College outgrows home

By Paul Kirk

Computer boxes and dismantled mechanical experiments line the hallway walls of the NIU engineering building in Sycamore awaiting a home on the crowded, overpopulated campus of NIU.

“There just isn’t enough room anymore in this building,” Romualdas Kasuba, dean of the College of Engineering said.

“We definitely need the new building,” he said.

The building he referred to is the proposed construction of an engineering building on the NIU campus.

Construction funds for the project were frozen during this year’s state-wide budget freeze and still remain solidly entwined in red tape, Kasuba said.

The proposed construction would be built on the existing tennis courts in back of Anderson Hall, and would apparently be about the area of Anderson.

“It is the perfect spot. The courts need to be replaced, and we need a new building,” Kasuba said.

Additional parking areas also were in the plans for the project, he said.

“Students are crammed into classrooms in our existing building. It’s a bad learning environment,” he said.

Much of the equipment laying in the building’s hallways is being transferred to other buildings on campus, such as Still Gym, awaiting a place in the new engineering building.

Kasuba said NIU’s engineering program, created in 1985, has grown to be competitive with other high quality engineering programs in the nation.

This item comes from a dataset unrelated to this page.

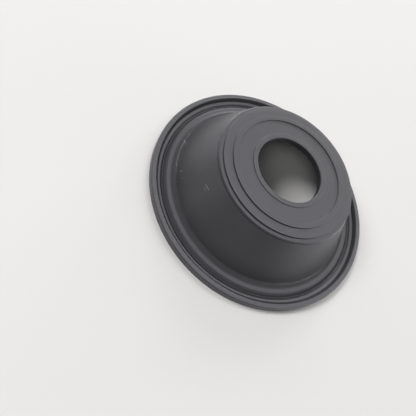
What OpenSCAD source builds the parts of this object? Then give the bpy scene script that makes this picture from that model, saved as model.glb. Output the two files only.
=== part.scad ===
/* [Rim] */
// Outer diameter of the rim
rim_d = 70; // [66:0.5:80]
// Width of the bead at its top, from its outer side to its inner riser
bead_w = 1.5; // [1.2:0.1:2.2]
// Height of the bead above the face that it rests on
bead_h = 2.4; // [2:0.1:3.2]
// Radius of the bead's outer edges
bead_edge_r = 0.35; // [0.15:0.05:0.5]
// How far the riser leans inwards between the bead's top and the clamp flat
riser_run = 0.6; // [0.1:0.05:0.8]
// Radius of the riser's upper edge and of its foot
riser_bend_r = 0.3; // [0.1:0.05:0.5]

/* [Skin] */
// Thickness of the moulded skin, in the flange and in the wall
skin_t = 0.5; // [0.4:0.05:0.65]
// Height of the skin's underside above the rest face, at the clamp flat
skin_lift = 0.65; // [0.6:0.05:0.9]
// Width of the clamp flat, between the riser's foot and the groove
flat_w = 0.7; // [0.6:0.1:1.4]

/* [Convolution] */
// Depth of the groove below the clamp flat, to the point where its two slopes would meet
groove_depth = 0.65; // [0.4:0.05:0.7]
// Steepness of the groove's two slopes, in degrees
groove_slope = 42; // [38:1:50]
// Height of the ledge above the clamp flat
ledge_rise = 0.1; // [0:0.02:0.4]
// Width of the ledge, between the groove's inner edge and the corner of the wall's foot
ledge_w = 2.5; // [2:0.05:3.2]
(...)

“We worry about quality not quantity. We want students to learn here,” Kasuba said.

NIU engineering classes are taught mostly by highly-skilled professors who have come directly out of the business world. Kasuba said this is unique. Most other engineering schools in the state such as at Urbana-Champaign depend primarily on teaching assistants to run the courses.

“The new building will give us the ability to concentrate our program into one area on campus. This will help our undergraduate program to flourish,” Kasuba said.